The integration of channel-wise attention significantly enhances the model’s ability to focus on discriminative features while suppressing less relevant information. This targeted feature extraction enables SolarFaultAttentionNet to effectively distinguish subtle defects across diverse fault categories, establishing a new benchmark for photovoltaic fault detection systems. Furthermore, the comprehensive data augmentation pipeline improves model robustness on previously unseen data, demonstrating enhanced generalization capability across variable environmental conditions.
From a practical perspective, SolarFaultAttentionNet’s balanced performance profile—high sensitivity (98.24%) and specificity (99.91%)—ensures reliable fault detection with minimal false positives and negatives, making it ideal for deployment in large-scale solar monitoring systems.

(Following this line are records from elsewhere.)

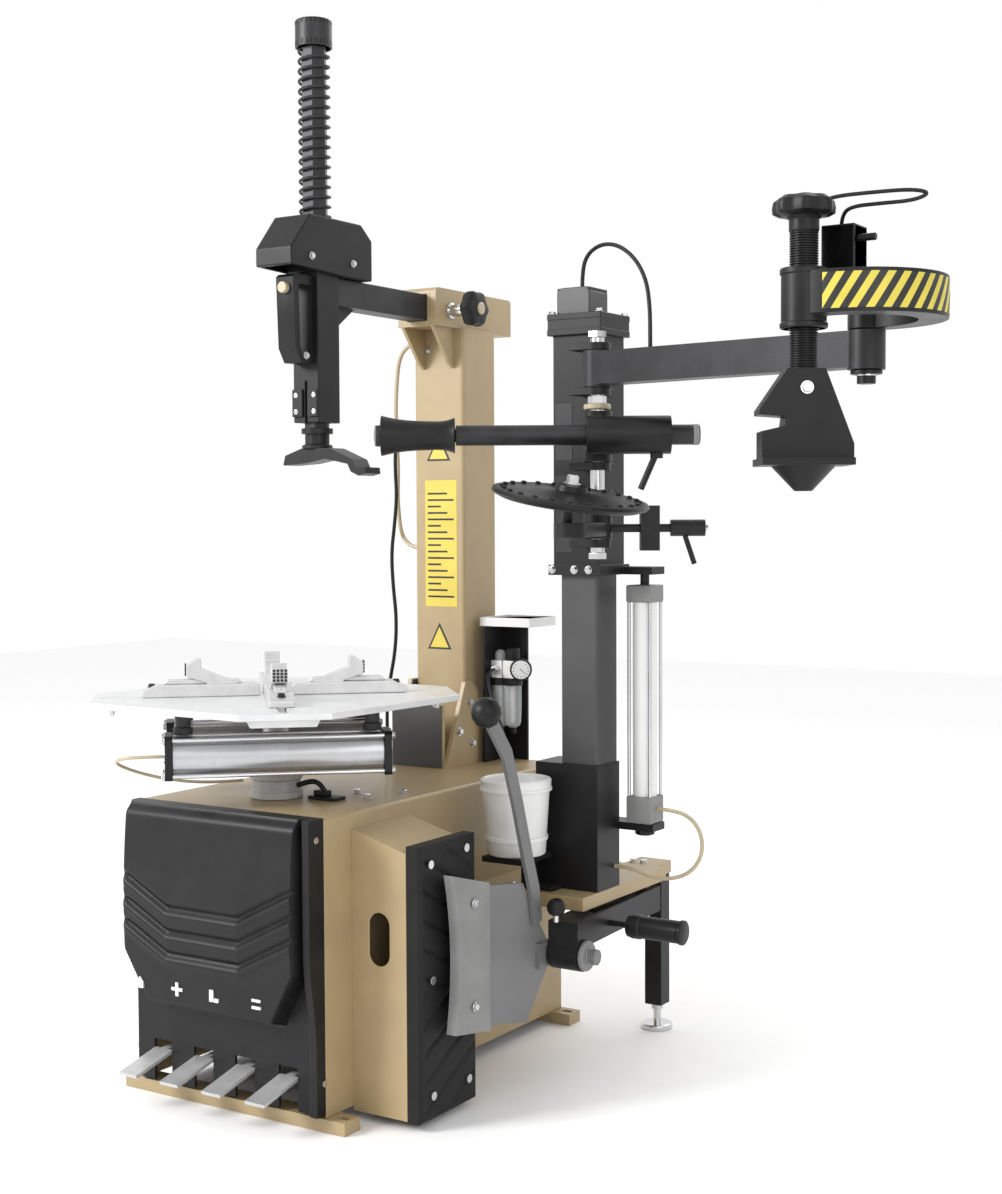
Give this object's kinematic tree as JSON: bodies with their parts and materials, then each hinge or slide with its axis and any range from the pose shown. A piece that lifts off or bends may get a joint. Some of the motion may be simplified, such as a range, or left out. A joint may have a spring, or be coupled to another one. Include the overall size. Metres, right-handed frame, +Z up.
{
  "type": "tire changer machine",
  "caption": "Tilt-column tyre changer with pneumatic turntable jaws, sliding mount head, side bead breaker, foot pedals and a bead-press helper mast.",
  "frame": {"origin": "centre of the floor anchor slots, on the floor", "axes": "+Z up, -Y towards the operator and the pedals, +X towards the bead breaker and helper mast"},
  "size_m": [1.5607, 1.0827, 2.065],
  "materials": {
    "beige_paint": "satin",
    "black_paint": "satin",
    "black_plastic": "textured",
    "grey_plastic": "textured",
    "white_plastic": "moulded",
    "bright_steel": "machined",
    "dark_steel": "oiled",
    "cast_table": "machined",
    "barrel_aluminium": "polished",
    "chrome": "polished",
    "rubber": "matt",
    "hose": "smooth",
    "beige_hose": "smooth",
    "cast_iron": "cast"
  },
  "bodies": {
    "machine": {"floor_rails": "beige_paint", "cabinet_shell": "beige_paint", "front_cover": "black_plastic", "pins_and_screws": "bright_steel", "pad_support": "beige_paint", "breaker_pad": "rubber", "gear_motor": "cast_iron", "hinge_bracket": "beige_paint", "regulator_unit": "black_paint", "tool_tray": "white_plastic", "tub": "white_plastic", "side_frame": "beige_paint", "leg": "black_paint", "levelling_foot": "bright_steel", "helper_base": "black_paint", "mast": "dark_steel", "lift_cylinder": "barrel_aluminium", "cylinder_hose": "beige_hose", "regulator_hose": "hose", "column_cable": "hose"},
    "pedal_1": {"pedal_1": "bright_steel"},
    "pedal_2": {"pedal_2": "bright_steel"},
    "pedal_3": {"pedal_3": "bright_steel"},
    "pedal_4": {"pedal_4": "bright_steel"},
    "turntable": {"spindle": "bright_steel", "table_plate": "cast_table", "chuck_cylinders": "barrel_aluminium", "chuck_hose": "beige_hose"},
    "jaw_1": {"jaw_1": "bright_steel"},
    "jaw_2": {"jaw_2": "bright_steel"},
    "jaw_3": {"jaw_3": "bright_steel"},
    "jaw_4": {"jaw_4": "bright_steel"},
    "column": {"column_post": "beige_paint", "head_box": "beige_paint", "column_hose": "beige_hose"},
    "lock_knob": {"lock_knob": "black_plastic"},
    "mounting_arm": {"arm_tube": "dark_steel", "guide_tube": "black_paint", "head_cover": "black_plastic", "release_handle": "black_plastic"},
    "lock_button": {"lock_button": "white_plastic"},
    "mounting_shaft": {"hex_shaft": "dark_steel", "return_spring": "dark_steel", "mount_head": "black_paint"},
    "tub_lid": {"tub_lid": "white_plastic"},
    "carriage": {"carriage": "black_paint", "arm_pivot_rod": "bright_steel"},
    "swing_beam": {"swing_beam": "dark_steel", "helper_hose": "hose"},
    "press_arm": {"press_arm": "black_paint"},
    "press_screw": {"press_screw": "black_paint"},
    "press_block": {"press_block": "black_plastic"},
    "roller_arm": {"roller_arm": "black_paint"},
    "roller_bar": {"roller_bar": "dark_steel"},
    "bead_roller": {"bead_roller": "grey_plastic"},
    "disc_arm": {"disc_arm": "black_paint"},
    "lifting_disc": {"lifting_disc": "black_plastic"},
    "breaker_arm": {"breaker_arm": "black_paint"},
    "breaker_blade": {"breaker_blade": "bright_steel", "blade_guard": "grey_plastic"}
  },
  "joints": [
    {"name": "pedal_1_press", "type": "hinge", "parent": "machine", "child": "pedal_1", "pos_m": [-0.159, -0.299, 0.08], "axis": [1, 0, 0], "range_deg": [0, 8], "stiffness_Nm_per_rad": 12, "springref_deg": -14.32},
    {"name": "pedal_2_press", "type": "hinge", "parent": "machine", "child": "pedal_2", "pos_m": [-0.057, -0.299, 0.08], "axis": [1, 0, 0], "range_deg": [0, 8], "stiffness_Nm_per_rad": 12, "springref_deg": -14.32},
    {"name": "pedal_3_press", "type": "hinge", "parent": "machine", "child": "pedal_3", "pos_m": [0.045, -0.299, 0.08], "axis": [1, 0, 0], "range_deg": [0, 8], "stiffness_Nm_per_rad": 12, "springref_deg": -14.32},
    {"name": "pedal_4_press", "type": "hinge", "parent": "machine", "child": "pedal_4", "pos_m": [0.147, -0.299, 0.08], "axis": [1, 0, 0], "range_deg": [0, 8], "stiffness_Nm_per_rad": 12, "springref_deg": -14.32},
    {"name": "turntable_spin", "type": "hinge", "parent": "machine", "child": "turntable", "pos_m": [-0.008, -0.268, 0.75], "axis": [0, 0, 1], "continuous": true},
    {"name": "jaw_1_slide", "type": "slide", "parent": "turntable", "child": "jaw_1", "axis": [0.6756, -0.7373, 0], "range_m": [0, 0.085]},
    {"name": "jaw_2_slide", "type": "slide", "parent": "turntable", "child": "jaw_2", "axis": [0.7373, 0.6756, 0], "range_m": [0, 0.085]},
    {"name": "jaw_3_slide", "type": "slide", "parent": "turntable", "child": "jaw_3", "axis": [-0.6756, 0.7373, 0], "range_m": [0, 0.085]},
    {"name": "jaw_4_slide", "type": "slide", "parent": "turntable", "child": "jaw_4", "axis": [-0.7373, -0.6756, 0], "range_m": [0, 0.085]},
    {"name": "column_tilt", "type": "hinge", "parent": "machine", "child": "column", "pos_m": [-0.008, 0.396, 0.605], "axis": [-1, 0, 0], "range_deg": [0, 22]},
    {"name": "lock_knob_turn", "type": "hinge", "parent": "column", "child": "lock_knob", "pos_m": [0.06, 0.262, 1.54], "axis": [1, 0, 0], "range_deg": [-180, 0]},
    {"name": "arm_slide", "type": "slide", "parent": "column", "child": "mounting_arm", "axis": [0, -1, 0], "range_m": [-0.06, 0.2]},
    {"name": "lock_button_press", "type": "slide", "parent": "mounting_arm", "child": "lock_button", "axis": [0, 1, 0], "range_m": [0, 0.005], "stiffness_N_per_m": 800, "springref_m": -0.004},
    {"name": "shaft_drop", "type": "slide", "parent": "mounting_arm", "child": "mounting_shaft", "axis": [0, 0, -1], "range_m": [0, 0.23], "stiffness_N_per_m": 300, "springref_m": -0.75, "deforming": ["return_spring"]},
    {"name": "tub_lid_lift", "type": "slide", "parent": "machine", "child": "tub_lid", "axis": [0, 0, 1], "range_m": [0, 0.06]},
    {"name": "carriage_lift", "type": "slide", "parent": "machine", "child": "carriage", "axis": [0, 0, 1], "range_m": [0, 0.25]},
    {"name": "beam_swing", "type": "hinge", "parent": "carriage", "child": "swing_beam", "pos_m": [0.503, 0.08, 1.38], "axis": [0, 0, 1], "range_deg": [-110, 15]},
    {"name": "press_arm_swing", "type": "hinge", "parent": "swing_beam", "child": "press_arm", "pos_m": [1.06866, 0.00443, 1.4], "axis": [0, 0, 1], "range_deg": [-30, 40]},
    {"name": "press_screw_feed", "type": "slide", "parent": "press_arm", "child": "press_screw", "axis": [0, 0, -1], "range_m": [-0.05, 0.045]},
    {"name": "press_block_turn", "type": "hinge", "parent": "press_screw", "child": "press_block", "pos_m": [1.05632, -0.23923, 1.32], "axis": [0, 0, 1], "continuous": true},
    {"name": "roller_arm_swing", "type": "hinge", "parent": "carriage", "child": "roller_arm", "pos_m": [0.503, 0.08, 1.25], "axis": [0, 0, 1], "range_deg": [-10, 75]},
    {"name": "roller_bar_slide", "type": "slide", "parent": "roller_arm", "child": "roller_bar", "axis": [0.8434, 0.5373, 0], "range_m": [-0.03, 0.18]},
    {"name": "bead_roller_spin", "type": "hinge", "parent": "roller_bar", "child": "bead_roller", "pos_m": [0.383, -0.075, 1.252], "axis": [0.8434, 0.5373, 0], "continuous": true},
    {"name": "disc_arm_swing", "type": "hinge", "parent": "carriage", "child": "disc_arm", "pos_m": [0.503, 0.08, 1.08], "axis": [0, 0, 1], "range_deg": [-55, 30]},
    {"name": "lifting_disc_spin", "type": "hinge", "parent": "disc_arm", "child": "lifting_disc", "pos_m": [0.568, -0.135, 1.132], "axis": [0.1816, -0.0474, 0.9822], "continuous": true},
    {"name": "breaker_arm_swing", "type": "hinge", "parent": "machine", "child": "breaker_arm", "pos_m": [0.455, 0.355, 0.3], "axis": [0, 0, 1], "range_deg": [0, 45]},
    {"name": "breaker_blade_tilt", "type": "hinge", "parent": "breaker_arm", "child": "breaker_blade", "pos_m": [0.47, 0.022, 0.262], "axis": [1, 0, 0], "range_deg": [-8, 8]}
  ],
  "couplings": [
    {"joint": "jaw_2_slide", "follows": "jaw_1_slide", "ratio": 1},
    {"joint": "jaw_3_slide", "follows": "jaw_1_slide", "ratio": 1},
    {"joint": "jaw_4_slide", "follows": "jaw_1_slide", "ratio": 1}
  ]
}
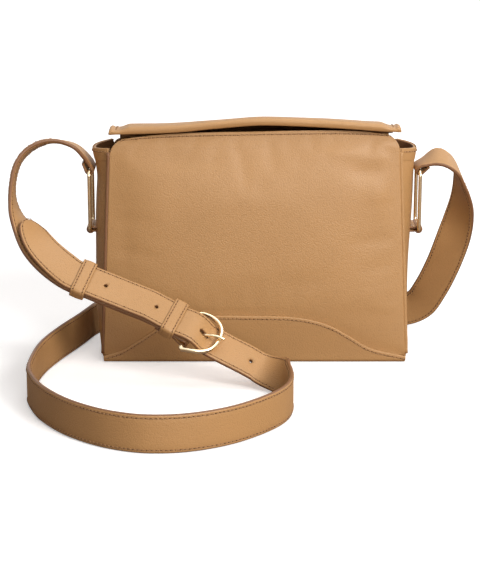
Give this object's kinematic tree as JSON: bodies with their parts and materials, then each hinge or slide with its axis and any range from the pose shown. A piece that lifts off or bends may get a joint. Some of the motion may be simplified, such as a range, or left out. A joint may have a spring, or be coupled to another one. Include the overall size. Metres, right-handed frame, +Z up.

The model’s efficiency in terms of inference time (0.0160 s) and reasonable memory requirements (2697.07 MB) further supports its practical utility in real-world applications, including drone-based inspections of extensive solar installations.
Future work will focus on refining SolarFaultAttentionNet for resource-constrained, real-time explainable applications using explainable AI techniques such as Local Interpretable Model-Agnostic Explanations (LIME) [
43]. We will extend the framework to handle composite faults through multi-label classification and incorporate temporal analysis to track fault progression over time for comprehensive PV monitoring systems. We aim to expand the dataset to include a broader array of fault types and environmental conditions, allowing the model to generalize more effectively across diverse PV installations. To reduce computational overhead without sacrificing accuracy, we plan to explore parameter-efficient fine-tuning techniques such as Spatially Aligned-and-Adapted Visual Prompt (SA
2VP) [
41] and other visual prompt tuning approaches [
42,
44], which show promise in adapting large-scale networks with minimal parameter updates.